A SON OF WAR
This is the second volume of a trilogy that began with The Soldier's Return, about a family in a little town in Cumbria, in the northwest of England, in the years following WWII; the trilogy has been heralded in Bragg's native Britain as his masterwork. It is certainly, in its first two volumes, a highly impressive achievement, spinning an utterly convincing tale of small lives that embrace large issues of faith, courage, endurance and aspiration. Sam Richardson, a thoughtful working man whose life has been enlarged by his war experience in Burma, continues to find it difficult to settle back into Wigton, and eventually finds independence in taking over an old pub and bringing it back to life.
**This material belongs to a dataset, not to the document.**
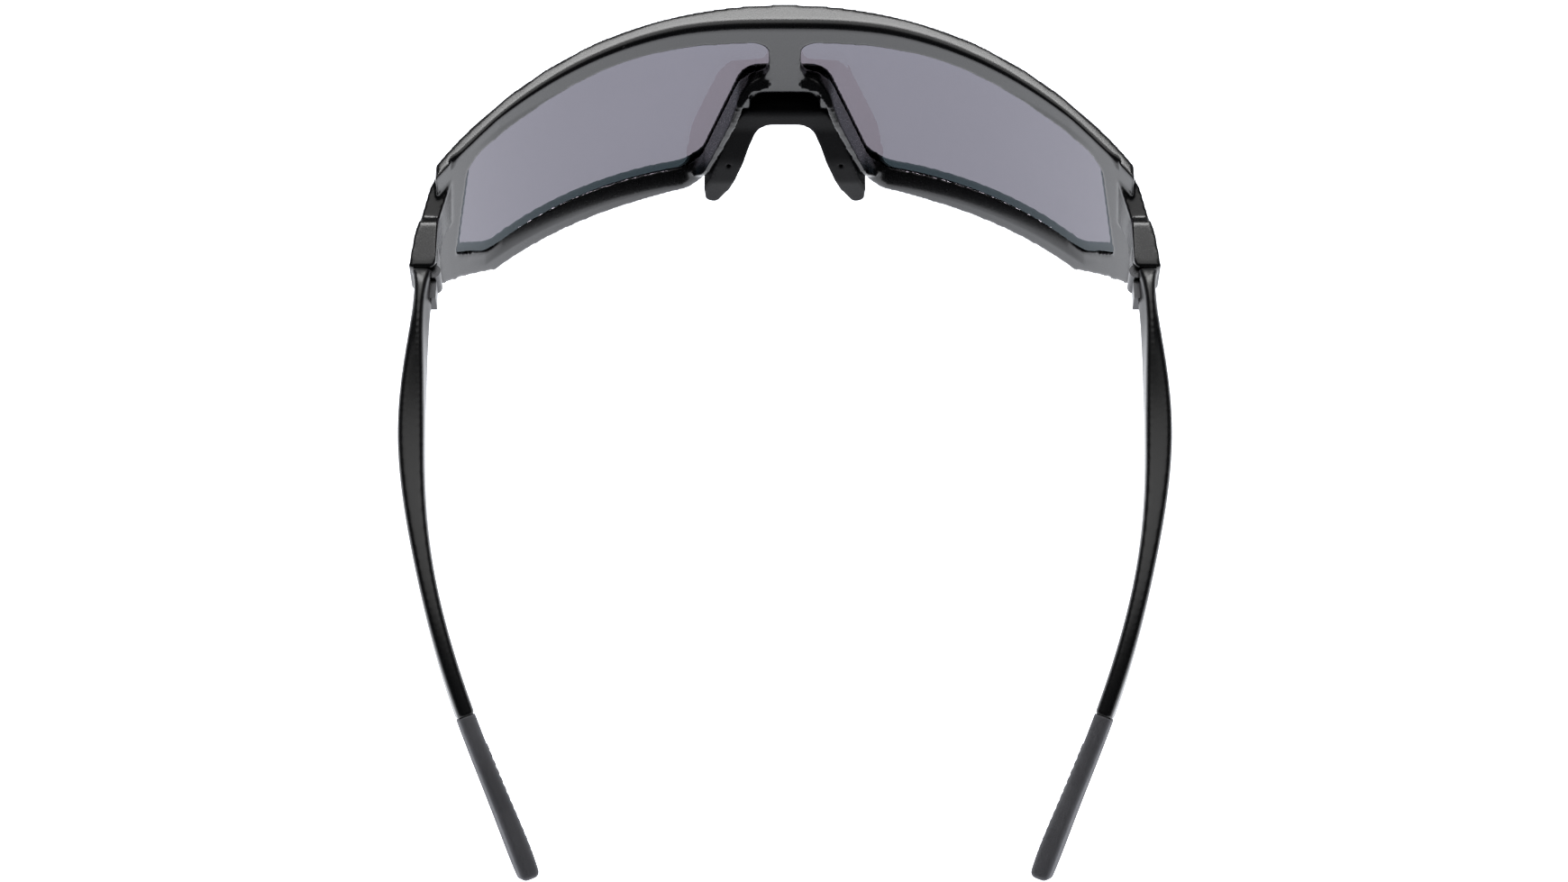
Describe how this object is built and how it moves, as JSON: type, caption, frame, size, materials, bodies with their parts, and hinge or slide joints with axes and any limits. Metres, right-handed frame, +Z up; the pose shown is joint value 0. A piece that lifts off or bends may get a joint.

This is hard on his wife, Ellen, whose dream of a more intimate home has to be given up; she has to realize, too, that her half-brother Colin, who suddenly surfaces with news of her cherished but mysterious father but is shifty and evasive, is not the kind of man Sam can tolerate. And young Joe, their son, entering a painful adolescence beset by nameless fears, has to straddle the disparate worlds and demands of his mother and father, trying to be at once tough and tender. Bragg has a remarkable knack for entering into the hearts and minds of his characters, and his understanding of their milieu, still an almost feudal one in many respects even in the mid–20th century, is acute. This is an old-fashioned book in the best sense: sympathetic, leisurely, absorbing and warmly believable. (July)
Forecast:Bragg is a writer of many gifts whose work is not as well known here as it should be; most booksellers will have plenty of customers, primarily older ones, who would respond strongly to this and his other books.